Lagoon comes with a simple GUI which you can use instead of the command
line tool. The application class is nu.staldal.lagoon.LagoonGUI
.
The syntax is:
lagoongui [property_file]
Alternatively, you can simply execute lagoon.jar
(java -jar lagoon.jar
),
but that requires you to install the required libraries (Batik and/or FOP)
as standard extensions in your JRE.
To make use of the features of Lagoon, you have to ensure that your HTML source files are in XHTML format (well-formed XML and all HTML elements in the XHTML namespace). You might find the tool HTML Tidy useful for this.
Lagoon comes with a tool which checks an XML file for well-formedness, and reports any errors.

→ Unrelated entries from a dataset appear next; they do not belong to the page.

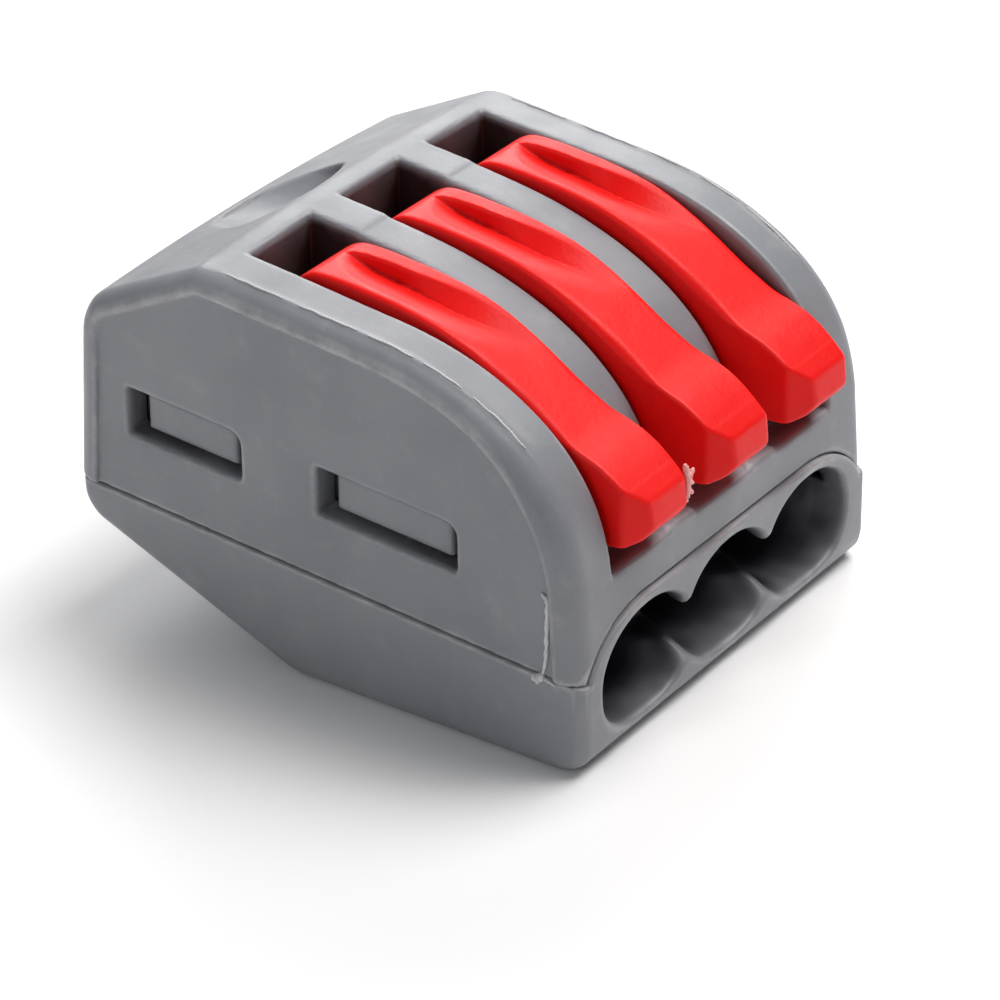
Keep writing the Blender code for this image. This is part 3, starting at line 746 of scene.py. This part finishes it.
cover_grey = plastic("cover_grey", (0.20, 0.205, 0.225), (0.235, 0.24, 0.26), (0.45, 0.45, 0.46),
                     (0.026, 0.011, 0.01), 0.42, hollow=(0.1, 0.45))
base_grey = plastic("base_grey", (0.21, 0.215, 0.235), (0.245, 0.25, 0.27), (0.42, 0.42, 0.43),
                    (0.012, 0.012, 0.018), 0.42, hollow=(0.08, 0.44))
lever_red = plastic("lever_red", (0.80, 0.005, 0.004), (0.87, 0.010, 0.008), (0.93, 0.05, 0.04),
                    (0.30, 0.0, 0.0), 0.42, 1.8, 0.18)
spring_steel = metal("spring_steel", (0.5, 0.5, 0.51), (0.62, 0.61, 0.6), 0.28)
tinned_copper = metal("tinned_copper", (0.6, 0.58, 0.56), (0.74, 0.73, 0.71), 0.34)

upper = make_upper(GRID_STEP)
cover = moulded("cover", upper, HOUSING_TRIANGLES)[0]
dress(cover, cover_grey, "housing", "upper_housing")
base = moulded("base", make_lower(GRID_STEP), HOUSING_TRIANGLES)[0]
dress(base, base_grey, "housing", "lower_housing")
levers = moulded("lever", make_levers(LEVER_GRID_STEP), LEVER_TRIANGLES, POLES)
for number, lever in enumerate(levers, 1):
    lever.name = f"red_lever_{number}"
    dress(lever, lever_red, f"lever_{number}", f"lever_{number}")

for name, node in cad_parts.items():
    if name == "busbar":
        node.data.materials.clear()
        node.data.materials.append(tinned_copper)
    elif name.startswith(("spring_bow", "clamp_leg")):
        node.data.materials.clear()
        node.data.materials.append(spring_steel)


# --- Moulding flash -------------------------------------------------------------------------------

def thread(name, strands, mat, body):
    """Thin, uneven strands of moulding flash through points in millimetres, each with its own thickness."""
    sides = 6
    verts, faces = [], []
    for radius, points in strands:
        curve = np.array(spline(points, 5))
        first = len(verts)
        for i, centre in enumerate(curve):
            along = curve[min(i + 1, len(curve) - 1)] - curve[max(i - 1, 0)]
            along /= np.linalg.norm(along)
            u = np.cross(along, (0.31, 0.2, 0.93))
            u /= np.linalg.norm(u)
            v = np.cross(along, u)
            t = i / (len(curve) - 1)
            swell = radius * (0.25 + 0.75 * (4 * t * (1 - t)) ** 0.5) * (1 + 0.3 * math.sin(2.7 * i))
            for side in range(sides):
                angle = 2 * math.pi * side / sides
                verts.append((centre + swell * (math.cos(angle) * u + math.sin(angle) * v)) * MM)
        for i in range(len(curve) - 1):
            for side in range(sides):
                a, b = first + i * sides + side, first + i * sides + (side + 1) % sides
                faces.append((a, b, b + sides, a + sides))
        last = first + (len(curve) - 1) * sides
        faces.append(tuple(range(first + sides - 1, first - 1, -1)))
        faces.append(tuple(range(last, last + sides)))
    mesh = bpy.data.meshes.new(name)
    mesh.from_pydata([tuple(v) for v in verts], [], faces)
    mesh.polygons.foreach_set("use_smooth", np.ones(len(faces), bool))
    obj = bpy.data.objects.new(name, mesh)
    bpy.context.scene.collection.objects.link(obj)
    mesh.materials.append(mat)
    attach(obj, body)


flash_grey = plastic("flash_grey", (0.5, 0.5, 0.51), (0.62, 0.62, 0.63), (0.7, 0.7, 0.7),
                     (0.4, 0.4, 0.4), 0.5)
flash_red = plastic("flash_red", (0.85, 0.3, 0.28), (0.9, 0.45, 0.42), (0.95, 0.6, 0.6),
                    (0.7, 0.2, 0.2), 0.5)
SIDE_X = -8.9
WITNESS_RUNS = ((-7.6, -5.3), (-5.1, -3.4), (-3.2, -1.4), (-1.0, 1.6), (2.0, 4.4))
WITNESS_RADIUS = 0.045


def ridge_point(x, y):
    """A point of the cover's top surface."""
    i, j = (int(round((value - low) / upper.step)) for value, low in zip((x, y), upper.low))
    column = upper.value[i, j]
    k = np.flatnonzero(column < 0)[-1]
    return x, y, upper.z[k] + upper.step * column[k] / (column[k] - column[k + 1])


def witness_strands():
    """Broken lines of flash along both long edges of the cover's top."""
    strands = []
    for side in (-1, 1):
        for low, high in WITNESS_RUNS:
            points = [ridge_point(side * (WITNESS_X + 0.02 * math.sin(7 * y * y)), y)
                      for y in np.arange(low, high, 0.3)]
            strands.append((WITNESS_RADIUS, points))
    return strands


thread("cover_flash", [
    (0.085, [(SIDE_X, -8.62, 6.72), (SIDE_X, -8.74, 6.6), (SIDE_X, -8.86, 6.47), (SIDE_X, -8.83, 5.44),
             (SIDE_X, -8.78, 4.28), (SIDE_X, -8.64, 3.62)]),
    (0.17, [(SIDE_X, -8.66, 3.66), (SIDE_X, -8.47, 3.42), (SIDE_X, -8.25, 3.52)]),
    (0.05, [(SIDE_X, -8.6, 3.5), (SIDE_X, -8.9, 3.44), (SIDE_X - 0.05, -9.2, 3.4)]),
    *witness_strands()], flash_grey, "housing")
thread("lever_flash", [
    (0.12, [(-3.56, -10.62, 9.6), (-3.52, -10.66, 9.35), (-3.48, -10.7, 9.05), (-3.5, -10.7, 8.6),
            (-3.56, -10.68, 8.17)]),
    (0.09, [(-3.5, -10.7, 9.0), (-3.35, -10.7, 9.12), (-3.15, -10.7, 9.3)]),
    (0.09, [(-3.52, -10.7, 8.62), (-3.35, -10.7, 8.5), (-3.2, -10.7, 8.4)]),
    (0.07, [(-3.5, -10.7, 8.9), (-3.3, -10.7, 8.85), (-3.15, -10.7, 8.7)])],
    flash_red, "lever_1")


# --- Stage ----------------------------------------------------------------------------------------

FLOOR_HALF = 1.5
WORLD_STRENGTH = 0.17
# The camera's place in millimetres, its angles in degrees and its lens.
CAMERA_PLACE = (-115.21, -82.17, 84.80)
CAMERA_AZIMUTH = -56.10
CAMERA_ELEVATION = 29.67
CAMERA_LENS = 169.09
CAMERA_SHIFT = (-0.0959, -0.0272)
# Name, place in metres, size, power and colour of each soft light.
LIGHTS = (("key", (0.14, -0.08, 0.36), 0.24, 1.62, (1.0, 0.99, 0.98)),
          ("sheen", (0.28, 0.19, 0.19), 0.24, 0.9, (1.0, 1.0, 1.0)),
          ("fill", (-0.34, 0.04, 0.20), 0.20, 0.22, (0.9, 0.94, 1.0)))


def make_floor():
    """A wide pale floor."""
    mesh = bpy.data.meshes.new("floor")
    size = FLOOR_HALF
    corners = [(-size, -size, 0.0), (size, -size, 0.0), (size, size, 0.0), (-size, size, 0.0)]
    mesh.from_pydata(corners, [], [(0, 1, 2, 3)])
    floor = bpy.data.objects.new("floor", mesh)
    bpy.context.scene.collection.objects.link(floor)
    pale = bpy.data.materials.new("floor_pale")
    nodes, links = nodes_of(pale)
    place = nodes.new("ShaderNodeTexCoord").outputs["Object"]
    tone = ramp(nodes, links, noise(nodes, links, place, FLOOR_SCALE), 0.0, 1.0)
    links.new(mix(nodes, links, tone, (0.9, 0.9, 0.9), (0.93, 0.93, 0.93)),
              nodes["Principled BSDF"].inputs["Base Color"])
    nodes["Principled BSDF"].inputs["Roughness"].default_value = 0.7
    mesh.materials.append(pale)


def make_lights():
    """An even white world and the soft lights, all turned to the middle of the part."""
    world = bpy.data.worlds.new("studio")
    world.use_nodes = True
    background = world.node_tree.nodes["Background"]
    background.inputs["Color"].default_value = (1.0, 1.0, 1.0, 1.0)
    background.inputs["Strength"].default_value = WORLD_STRENGTH
    bpy.context.scene.world = world

    target = Vector((0.0, 0.0, 0.007))
    for name, place, size, power, colour in LIGHTS:
        light = bpy.data.lights.new(name, "AREA")
        light.size = size
        light.energy = power
        light.color = colour
        lamp = bpy.data.objects.new(name, light)
        lamp.location = place
        lamp.rotation_mode = "QUATERNION"
        lamp.rotation_quaternion = (target - Vector(place)).to_track_quat("-Z", "Y")
        bpy.context.scene.collection.objects.link(lamp)


def make_camera():
    """A long lens, above and to the left of the wire entries."""
    lens = bpy.data.cameras.new("camera")
    lens.sensor_width = 36.0
    lens.lens = CAMERA_LENS
    lens.shift_x, lens.shift_y = CAMERA_SHIFT
    lens.clip_start = 0.01
    lens.clip_end = 10.0
    camera = bpy.data.objects.new("camera", lens)
    azimuth, elevation = math.radians(CAMERA_AZIMUTH), math.radians(CAMERA_ELEVATION)
    back = Vector((math.sin(azimuth) * math.cos(elevation), -math.cos(azimuth) * math.cos(elevation),
                   math.sin(elevation)))
    camera.location = Vector(CAMERA_PLACE) * MM
    camera.rotation_mode = "QUATERNION"
    camera.rotation_quaternion = (-back).to_track_quat("-Z", "Y")
    bpy.context.scene.collection.objects.link(camera)
    bpy.context.scene.camera = camera


make_floor()
make_lights()
make_camera()
bpy.context.scene.view_settings.view_transform = "Standard"
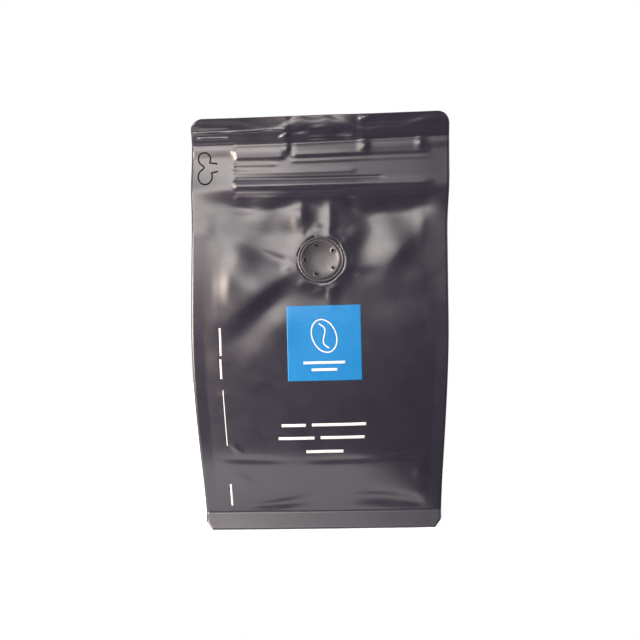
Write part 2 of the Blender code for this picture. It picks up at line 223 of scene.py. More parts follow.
zipShape = {
    "start": -44.0,           # left end, a crimped edge
    "end": 60.0,
    "foldLeft": -17.0,        # where the folded gussets stop behind the front
    "foldRight": 22.6,
    # height, how much it rises to the right per mm, half breadth above and below, how far
    # it stands out, from x, to x
    "ribs": [
        (184.6, 0.012, 5.0, 1.4, 0.80, -46, -16),
        (185.4, 0.012, 4.2, 1.5, 0.90, -15, 25),
        (185.4, 0.012, 4.2, 1.5, 0.80, 21, 58),
        (180.6, 0.010, 1.0, 0.8, 0.26, -46, -20),
        (182.0, 0.012, 1.0, 0.9, 0.24, -16, 62),
        (176.6, 0.006, 1.1, 1.1, 0.22, -46, 20),
        (173.3, 0.000, 0.65, 0.65, -0.34, -46, 34),
        (170.1, 0.002, 1.8, 1.1, 0.70, -46, 62),
        (167.4, 0.000, 1.2, 1.0, -0.25, -46, 14),
        (164.2, -0.004, 0.9, 1.2, 0.20, -46, 62),
    ],
    # soft knobs where the folded gussets end: x, z, half width, half height, height
    "knobs": [
        (-16.3, 188.3, 1.7, 2.8, 0.8),
        (23.4, 189.0, 2.0, 3.2, 0.9),
        (51.8, 189.6, 1.7, 2.8, 0.8),
    ],
    "crimp": [187.0, 180.0, 177.0, 171.3],
    "fainter": 0.45,          # share the ribs lose towards the right
}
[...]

The syntax for this tool is:
xmlcheck [-v] xml_file
xml_file is the file to check, can be specified with a
platform-dependent path or an URL. Use the -v
option to
also check for validity (not nessesary for Lagoon). If the XML file is OK,
nothing will be printed, otherwise error messages will be printed.
To help with the process of adapting an existing website, Lagoon comes with a tool which creates a sitemap from an existing directory structure. The syntax for this tool is:
buildsitemap source_dir sitemap_file
The source_dir directory will be recursively processed, and all files will be added to the sitemap which is written to the file sitemap_file. BuildSitemap tries to be a bit clever by treating files differently based on its extension. However, don't expect the generated sitemap to work fine directly, you probably have to do manual adjustments. Making use of LSSI, XSLT transformations and other features requires modifications of the sitemap.